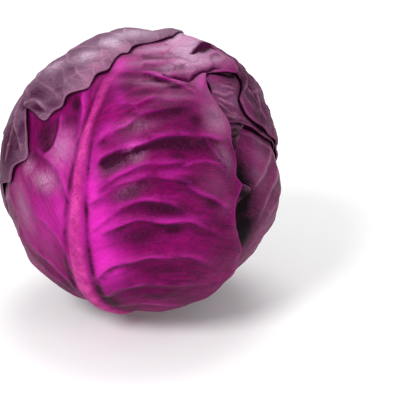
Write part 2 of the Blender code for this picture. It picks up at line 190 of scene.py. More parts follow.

-------

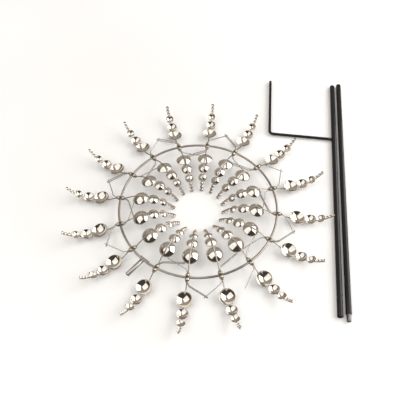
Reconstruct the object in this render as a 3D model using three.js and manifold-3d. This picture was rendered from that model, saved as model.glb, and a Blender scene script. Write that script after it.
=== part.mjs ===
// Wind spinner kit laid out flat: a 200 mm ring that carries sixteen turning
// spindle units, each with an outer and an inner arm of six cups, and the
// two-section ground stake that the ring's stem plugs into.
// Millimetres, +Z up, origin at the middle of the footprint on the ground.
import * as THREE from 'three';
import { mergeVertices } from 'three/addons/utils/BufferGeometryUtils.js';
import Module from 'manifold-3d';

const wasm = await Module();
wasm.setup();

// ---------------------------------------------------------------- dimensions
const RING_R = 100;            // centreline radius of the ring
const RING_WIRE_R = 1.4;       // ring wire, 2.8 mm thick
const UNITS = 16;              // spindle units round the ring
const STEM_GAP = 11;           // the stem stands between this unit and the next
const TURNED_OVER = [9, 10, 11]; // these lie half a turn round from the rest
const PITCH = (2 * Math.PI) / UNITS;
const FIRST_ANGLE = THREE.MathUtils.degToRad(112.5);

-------

▸ Problem details
Reproduce the lines exactly, taking as the first line the one with "Reconstruct the object" and as the last line the one with "const FIRST_ANGLE = THREE.MathUtils.degToRad(112.5);", and include nothing else.

▸ Solution for this exercise
Reconstruct the object in this render as a 3D model using three.js and manifold-3d. This picture was rendered from that model, saved as model.glb, and a Blender scene script. Write that script after it.
=== part.mjs ===
// Wind spinner kit laid out flat: a 200 mm ring that carries sixteen turning
// spindle units, each with an outer and an inner arm of six cups, and the
// two-section ground stake that the ring's stem plugs into.
// Millimetres, +Z up, origin at the middle of the footprint on the ground.
import * as THREE from 'three';
import { mergeVertices } from 'three/addons/utils/BufferGeometryUtils.js';
import Module from 'manifold-3d';

const wasm = await Module();
wasm.setup();

// ---------------------------------------------------------------- dimensions
const RING_R = 100;            // centreline radius of the ring
const RING_WIRE_R = 1.4;       // ring wire, 2.8 mm thick
const UNITS = 16;              // spindle units round the ring
const STEM_GAP = 11;           // the stem stands between this unit and the next
const TURNED_OVER = [9, 10, 11]; // these lie half a turn round from the rest
const PITCH = (2 * Math.PI) / UNITS;
const FIRST_ANGLE = THREE.MathUtils.degToRad(112.5);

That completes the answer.